Hi everyone,
I need assistance with optimizing a query, but I'm not sure where to begin.
I have two tables: MSG_EXC_REC, which represents messages, and MOVEMENT, which represents movements.
Each movement can be associated with multiple messages.
The join between these two tables is based on the columns MRN, DOMAIN, and ENV.
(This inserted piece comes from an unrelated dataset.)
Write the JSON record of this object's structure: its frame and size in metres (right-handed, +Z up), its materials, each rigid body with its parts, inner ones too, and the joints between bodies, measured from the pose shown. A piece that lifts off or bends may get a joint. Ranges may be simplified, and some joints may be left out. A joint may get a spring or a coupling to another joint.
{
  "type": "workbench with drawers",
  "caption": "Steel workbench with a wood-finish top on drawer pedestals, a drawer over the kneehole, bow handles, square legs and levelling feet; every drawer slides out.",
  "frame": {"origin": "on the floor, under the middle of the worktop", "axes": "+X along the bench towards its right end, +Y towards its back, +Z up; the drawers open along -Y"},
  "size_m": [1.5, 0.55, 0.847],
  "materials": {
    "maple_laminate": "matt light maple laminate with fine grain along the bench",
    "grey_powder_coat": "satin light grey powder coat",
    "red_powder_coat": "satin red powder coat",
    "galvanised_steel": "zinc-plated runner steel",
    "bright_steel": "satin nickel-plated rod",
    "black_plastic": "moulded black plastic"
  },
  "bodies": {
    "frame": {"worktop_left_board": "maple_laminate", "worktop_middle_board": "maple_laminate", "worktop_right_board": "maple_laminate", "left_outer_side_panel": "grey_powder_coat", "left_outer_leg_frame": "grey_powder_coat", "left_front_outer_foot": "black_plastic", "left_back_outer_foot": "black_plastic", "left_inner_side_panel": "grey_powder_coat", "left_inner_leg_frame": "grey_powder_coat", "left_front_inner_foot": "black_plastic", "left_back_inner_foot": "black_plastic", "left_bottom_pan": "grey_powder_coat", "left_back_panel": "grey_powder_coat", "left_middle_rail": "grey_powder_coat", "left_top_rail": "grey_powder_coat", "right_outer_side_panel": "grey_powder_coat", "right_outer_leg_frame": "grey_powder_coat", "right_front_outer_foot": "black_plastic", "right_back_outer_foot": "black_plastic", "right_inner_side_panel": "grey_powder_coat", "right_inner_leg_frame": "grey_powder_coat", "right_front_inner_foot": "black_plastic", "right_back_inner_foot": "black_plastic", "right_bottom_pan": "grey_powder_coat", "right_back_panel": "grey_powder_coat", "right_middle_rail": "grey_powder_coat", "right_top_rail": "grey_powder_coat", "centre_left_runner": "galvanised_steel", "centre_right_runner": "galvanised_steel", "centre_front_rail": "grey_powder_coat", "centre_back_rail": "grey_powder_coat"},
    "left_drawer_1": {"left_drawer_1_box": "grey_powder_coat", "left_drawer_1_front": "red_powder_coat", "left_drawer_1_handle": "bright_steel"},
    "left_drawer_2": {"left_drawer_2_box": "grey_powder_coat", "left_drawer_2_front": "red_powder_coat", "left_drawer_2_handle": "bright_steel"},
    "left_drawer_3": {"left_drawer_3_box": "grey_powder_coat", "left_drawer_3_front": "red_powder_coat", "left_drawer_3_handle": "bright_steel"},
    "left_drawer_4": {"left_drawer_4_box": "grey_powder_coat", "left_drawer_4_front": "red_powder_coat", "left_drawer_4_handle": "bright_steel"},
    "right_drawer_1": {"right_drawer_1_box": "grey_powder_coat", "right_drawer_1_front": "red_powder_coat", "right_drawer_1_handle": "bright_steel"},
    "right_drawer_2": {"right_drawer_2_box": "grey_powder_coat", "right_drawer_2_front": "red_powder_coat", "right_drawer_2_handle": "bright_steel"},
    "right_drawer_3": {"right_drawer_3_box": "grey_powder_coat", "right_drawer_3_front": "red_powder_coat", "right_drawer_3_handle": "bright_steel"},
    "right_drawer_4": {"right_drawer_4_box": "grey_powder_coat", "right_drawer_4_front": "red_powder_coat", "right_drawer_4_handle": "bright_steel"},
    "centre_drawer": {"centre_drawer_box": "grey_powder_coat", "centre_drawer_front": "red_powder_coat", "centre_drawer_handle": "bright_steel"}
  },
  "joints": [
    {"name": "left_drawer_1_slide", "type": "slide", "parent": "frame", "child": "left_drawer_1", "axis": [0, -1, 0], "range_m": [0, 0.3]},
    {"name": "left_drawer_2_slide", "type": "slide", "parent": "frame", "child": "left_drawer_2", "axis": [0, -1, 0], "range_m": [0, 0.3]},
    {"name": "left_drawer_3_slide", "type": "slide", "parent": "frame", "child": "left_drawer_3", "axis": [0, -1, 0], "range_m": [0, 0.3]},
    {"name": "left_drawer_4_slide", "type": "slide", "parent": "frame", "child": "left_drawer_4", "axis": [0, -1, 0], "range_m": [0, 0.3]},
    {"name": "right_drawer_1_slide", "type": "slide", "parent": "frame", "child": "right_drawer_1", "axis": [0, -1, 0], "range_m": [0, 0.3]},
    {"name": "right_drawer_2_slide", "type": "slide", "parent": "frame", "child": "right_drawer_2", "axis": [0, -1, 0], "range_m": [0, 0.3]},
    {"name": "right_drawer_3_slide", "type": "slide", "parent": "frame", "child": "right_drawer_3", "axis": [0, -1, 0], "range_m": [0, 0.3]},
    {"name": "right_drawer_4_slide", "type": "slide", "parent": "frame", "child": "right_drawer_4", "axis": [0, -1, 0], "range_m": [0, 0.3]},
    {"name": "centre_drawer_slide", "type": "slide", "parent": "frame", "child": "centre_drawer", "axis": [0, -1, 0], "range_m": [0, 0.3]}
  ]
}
Both tables are partitioned.
MSG_EXC_REC is partitioned as below
PARTITION BY RANGE ("M_MIN_DATE") INTERVAL (NUMTOYMINTERVAL(1, 'MONTH')
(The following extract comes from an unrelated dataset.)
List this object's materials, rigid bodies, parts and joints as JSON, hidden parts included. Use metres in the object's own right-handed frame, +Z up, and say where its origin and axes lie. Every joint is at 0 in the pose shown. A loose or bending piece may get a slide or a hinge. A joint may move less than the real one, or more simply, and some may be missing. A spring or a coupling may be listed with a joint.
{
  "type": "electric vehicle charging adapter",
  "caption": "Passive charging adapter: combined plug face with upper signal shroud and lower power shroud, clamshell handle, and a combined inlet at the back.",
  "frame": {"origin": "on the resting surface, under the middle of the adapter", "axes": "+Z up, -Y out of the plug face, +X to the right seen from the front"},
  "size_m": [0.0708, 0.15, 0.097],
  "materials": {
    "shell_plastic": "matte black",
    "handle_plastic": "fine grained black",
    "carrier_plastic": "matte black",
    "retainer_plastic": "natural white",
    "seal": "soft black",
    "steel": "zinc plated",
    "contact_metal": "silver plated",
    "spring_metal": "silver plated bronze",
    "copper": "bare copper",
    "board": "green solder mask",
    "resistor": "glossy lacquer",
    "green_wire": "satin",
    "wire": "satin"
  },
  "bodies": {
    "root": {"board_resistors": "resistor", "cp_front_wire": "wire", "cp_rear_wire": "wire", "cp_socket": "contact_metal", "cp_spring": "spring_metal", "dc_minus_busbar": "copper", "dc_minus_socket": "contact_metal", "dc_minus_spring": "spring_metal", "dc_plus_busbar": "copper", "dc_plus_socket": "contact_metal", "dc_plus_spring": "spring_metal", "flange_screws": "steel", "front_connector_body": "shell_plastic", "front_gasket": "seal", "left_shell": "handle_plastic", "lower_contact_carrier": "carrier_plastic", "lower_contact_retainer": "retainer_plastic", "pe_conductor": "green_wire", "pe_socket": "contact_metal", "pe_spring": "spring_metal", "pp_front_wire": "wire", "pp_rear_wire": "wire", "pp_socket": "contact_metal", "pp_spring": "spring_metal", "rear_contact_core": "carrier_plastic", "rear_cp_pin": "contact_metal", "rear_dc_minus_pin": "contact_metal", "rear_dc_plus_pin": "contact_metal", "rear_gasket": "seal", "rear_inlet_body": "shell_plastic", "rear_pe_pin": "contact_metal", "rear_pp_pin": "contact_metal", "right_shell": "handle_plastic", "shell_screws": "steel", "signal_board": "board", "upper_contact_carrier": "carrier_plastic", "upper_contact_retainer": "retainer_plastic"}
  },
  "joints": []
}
PARTITION "BEFORE_2010" VALUES LESS THAN (TIMESTAMP' 2010-01-01 00:00:00')
Movement is partitioned as below
PARTITION BY RANGE ("MIN_DATE") INTERVAL (NUMTOYMINTERVAL(1, 'MONTH'))
PARTITION "BEFORE_2010" VALUES LESS THAN (TIMESTAMP' 2010-01-01 00:00:00')
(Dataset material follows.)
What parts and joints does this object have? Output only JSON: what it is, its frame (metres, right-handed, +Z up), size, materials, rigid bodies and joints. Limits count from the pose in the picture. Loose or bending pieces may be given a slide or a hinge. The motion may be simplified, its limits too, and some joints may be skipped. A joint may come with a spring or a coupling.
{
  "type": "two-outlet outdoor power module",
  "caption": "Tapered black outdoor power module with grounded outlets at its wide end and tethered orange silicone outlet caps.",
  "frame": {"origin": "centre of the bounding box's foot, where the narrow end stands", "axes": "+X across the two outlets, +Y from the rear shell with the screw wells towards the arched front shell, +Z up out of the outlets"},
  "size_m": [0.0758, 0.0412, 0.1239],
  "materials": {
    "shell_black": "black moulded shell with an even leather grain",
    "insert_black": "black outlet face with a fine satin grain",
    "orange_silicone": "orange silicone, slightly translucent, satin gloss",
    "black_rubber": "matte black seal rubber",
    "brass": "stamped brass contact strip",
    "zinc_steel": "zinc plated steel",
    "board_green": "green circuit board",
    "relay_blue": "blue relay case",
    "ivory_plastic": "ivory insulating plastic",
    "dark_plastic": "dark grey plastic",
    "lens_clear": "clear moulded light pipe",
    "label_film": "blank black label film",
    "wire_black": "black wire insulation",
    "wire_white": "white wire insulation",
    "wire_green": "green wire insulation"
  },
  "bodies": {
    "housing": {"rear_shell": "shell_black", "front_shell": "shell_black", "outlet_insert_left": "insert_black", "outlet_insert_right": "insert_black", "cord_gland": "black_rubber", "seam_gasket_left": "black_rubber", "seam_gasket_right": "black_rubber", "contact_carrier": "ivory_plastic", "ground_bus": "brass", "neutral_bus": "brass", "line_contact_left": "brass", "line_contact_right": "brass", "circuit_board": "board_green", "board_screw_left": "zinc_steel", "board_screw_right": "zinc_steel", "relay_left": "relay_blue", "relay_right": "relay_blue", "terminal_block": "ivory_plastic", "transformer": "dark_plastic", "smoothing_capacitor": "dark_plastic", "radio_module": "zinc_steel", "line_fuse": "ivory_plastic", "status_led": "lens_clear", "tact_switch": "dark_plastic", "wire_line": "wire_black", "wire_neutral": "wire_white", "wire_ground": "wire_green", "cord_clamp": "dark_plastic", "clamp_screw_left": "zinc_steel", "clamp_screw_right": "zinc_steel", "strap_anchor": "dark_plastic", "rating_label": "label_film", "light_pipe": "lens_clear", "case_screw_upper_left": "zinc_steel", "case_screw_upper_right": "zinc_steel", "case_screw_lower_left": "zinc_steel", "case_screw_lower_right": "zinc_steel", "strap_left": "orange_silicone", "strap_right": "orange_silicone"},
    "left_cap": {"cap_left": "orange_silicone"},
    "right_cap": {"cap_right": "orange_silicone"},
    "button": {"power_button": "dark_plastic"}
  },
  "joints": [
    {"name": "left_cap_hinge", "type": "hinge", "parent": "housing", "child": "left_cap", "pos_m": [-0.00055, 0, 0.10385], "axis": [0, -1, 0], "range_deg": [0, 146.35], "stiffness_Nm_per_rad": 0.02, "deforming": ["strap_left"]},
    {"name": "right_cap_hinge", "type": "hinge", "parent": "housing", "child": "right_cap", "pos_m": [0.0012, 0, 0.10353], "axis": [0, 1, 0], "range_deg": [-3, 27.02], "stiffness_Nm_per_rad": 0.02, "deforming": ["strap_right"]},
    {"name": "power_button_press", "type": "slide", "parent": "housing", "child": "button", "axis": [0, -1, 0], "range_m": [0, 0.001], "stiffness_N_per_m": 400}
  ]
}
There are also the below indexes :
CREATE UNIQUE INDEX "IDX_MOVEMENT_MRN" ON "MOVEMENT" ("MRN", "DOMAIN", "ENV", "CRN");
CREATE UNIQUE INDEX "CSMIS2_USER"."IDX_MOVEMENT_MRN" ON "MOVEMENT" ("MRN", "DOMAIN", "ENV", "CRN");
CREATE INDEX "IDX_MSG_EXC_REC_MIN_DATE" ON "MSG_EXC_REC" ("M_MIN_DATE");
CREATE INDEX "IDX_MSG_EXC_REC_MRN" ON "MSG_EXC_REC" ("MRN") ;
CREATE INDEX "IDX_MSG_EXC_REC_MRN_DOMAIN_ENV" ON "MSG_EXC_REC" ("MRN", "DOMAIN", "ENV");
CREATE INDEX "IDX_MSG_EXC_REC_MSG_TYPE_MIN_DATE" ON "MSG_EXC_REC" ("MSG_TYPE", "M_MIN_DATE")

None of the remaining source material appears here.